Moulitsas and Armstrong challenge all these assumptions with sound evidence, citing persuasive authorities -- such as consultants who, despite their success with more creative advertising and demographic targeting, have been shut out by the party establishment -- and they acknowledge and respect the other side of each argument. The discussion of whether political advertising should seek to persuade or be memorable, for example, is thoughtful and sophisticated.
In perhaps the most provocative chapter, Moulitsas and Armstrong cite two examples of progressive/ Democratic success in 2004: the Schweitzer victory and an alliance of progressive funders and organizations in Colorado that won back the state's legislature along with several congressional seats and a U.S. Senate seat. Schweitzer, they argue, won by keeping all interest groups at bay, while Colorado Democrats succeeded by bringing them all together. In the future, they argue, these are the only two alternatives: Either all the interest groups represented in the Democrat coalition get in the boat and row together, or political candidates should stand aside completely from the interest-group mess. "Let the party be the party, with the movement outside looking in," they write.
This is a powerful and fresh perspective on what a political party is all about, and it is one reason this book stands out. Their conception of a political party is reminiscent of one of the classics of mid-20th-century political science, E.E. Schattschneider's Party Government. Schattschneider similarly saw parties as a way to tame and hold off interest groups. It is this view of a party that collapsed in the late '60s and early '70s, when not only did liberalism "lose its way," but the internal contradictions of the New Deal Democratic coalition of southern conservatives and northern liberals finally became too much to bear.

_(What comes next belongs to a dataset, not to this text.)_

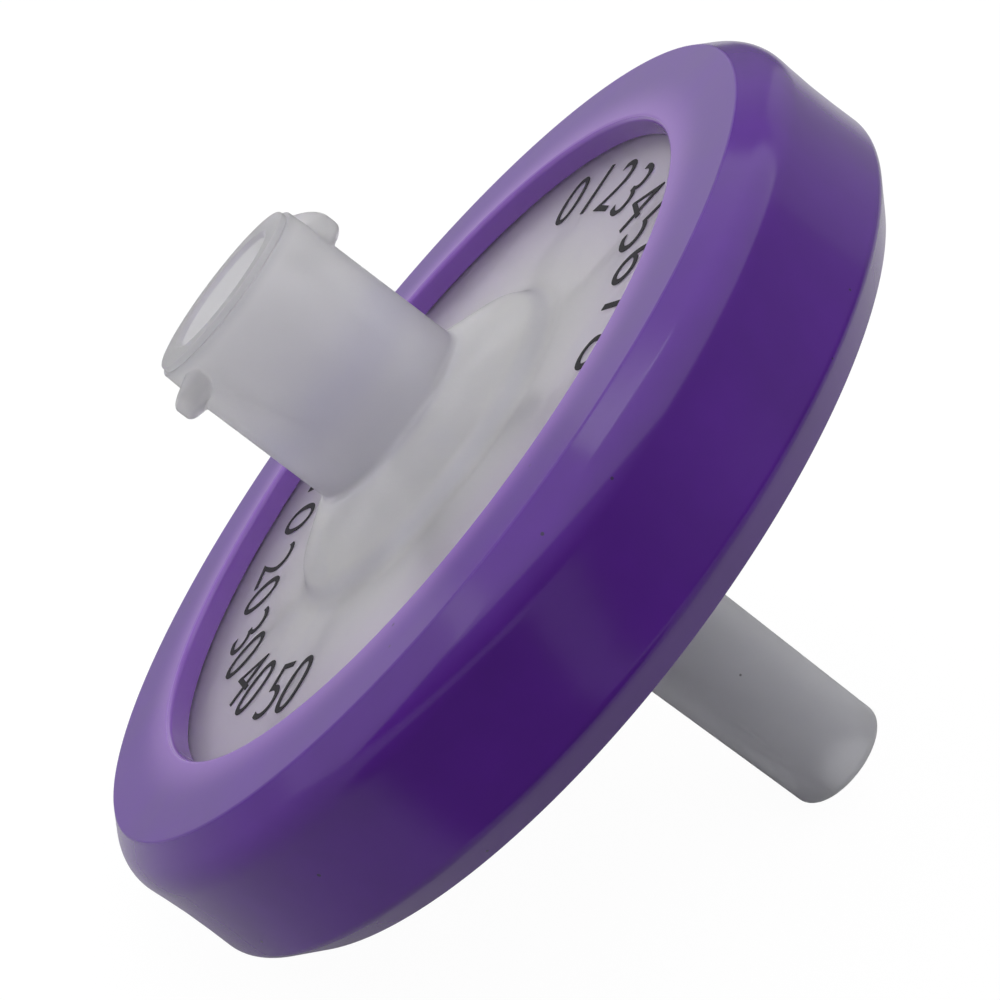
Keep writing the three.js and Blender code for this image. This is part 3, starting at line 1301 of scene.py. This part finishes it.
@dataclass
class InletHousing:
    """The inlet housing with its luer-lock port. Sizes in millimetres."""

    stack: Stack
    place: FlowFrame
    socket_radius: float = 2.15
    luer_taper: float = 0.06
    socket_floor_wall: float = 1.86
    socket_end_fillet: float = 0.15
    orifice_radius: float = 0.8
    orifice_fillet: float = 0.08
    mouth_chamfer: float = 0.15
    mouth_fillet: float = 0.05
    port_wall: float = 1.1
    port_draft: float = 0.05
    port_fillet: float = 0.3
    lead_in: tuple = (0.05, 1.0)
    end_fillet: float = 0.07
    lip_inset: float = 0.14
    lip_height: float = 0.2
    lip_fillet: float = 0.06
    ear_height: float = 0.62
    ear_root_width: float = 1.0
    ear_crest_width: float = 0.3
    ear_lead: float = 5.0
    ear_starts: float = 2.0
    ear_depth: float = 1.44
    ear_direction: float = 20.4
    ear_before: float = 16.0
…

And here is the history that's missing from their book: After the Democrats lost the white South, they had, by definition, a non-majority coalition, and it quickly became a coalition of special interests, increasingly professionalized. When they won elections, it was with candidates who transcended those interests. Today, having won pluralities and near-majorities in the last four presidential elections, with a near-majority of governors, Democrats are closer to a majority than in, say, 1990, but can never quite cross the line unless they break the old habits. What Brian Schweitzer and the other happy warriors represent is a party that has the daring, the imagination, and, above all, the confidence to expand the base without regard to the existing interests. What Moulitsas and Armstrong recognize is that there's more to that achievement than just saying the right things.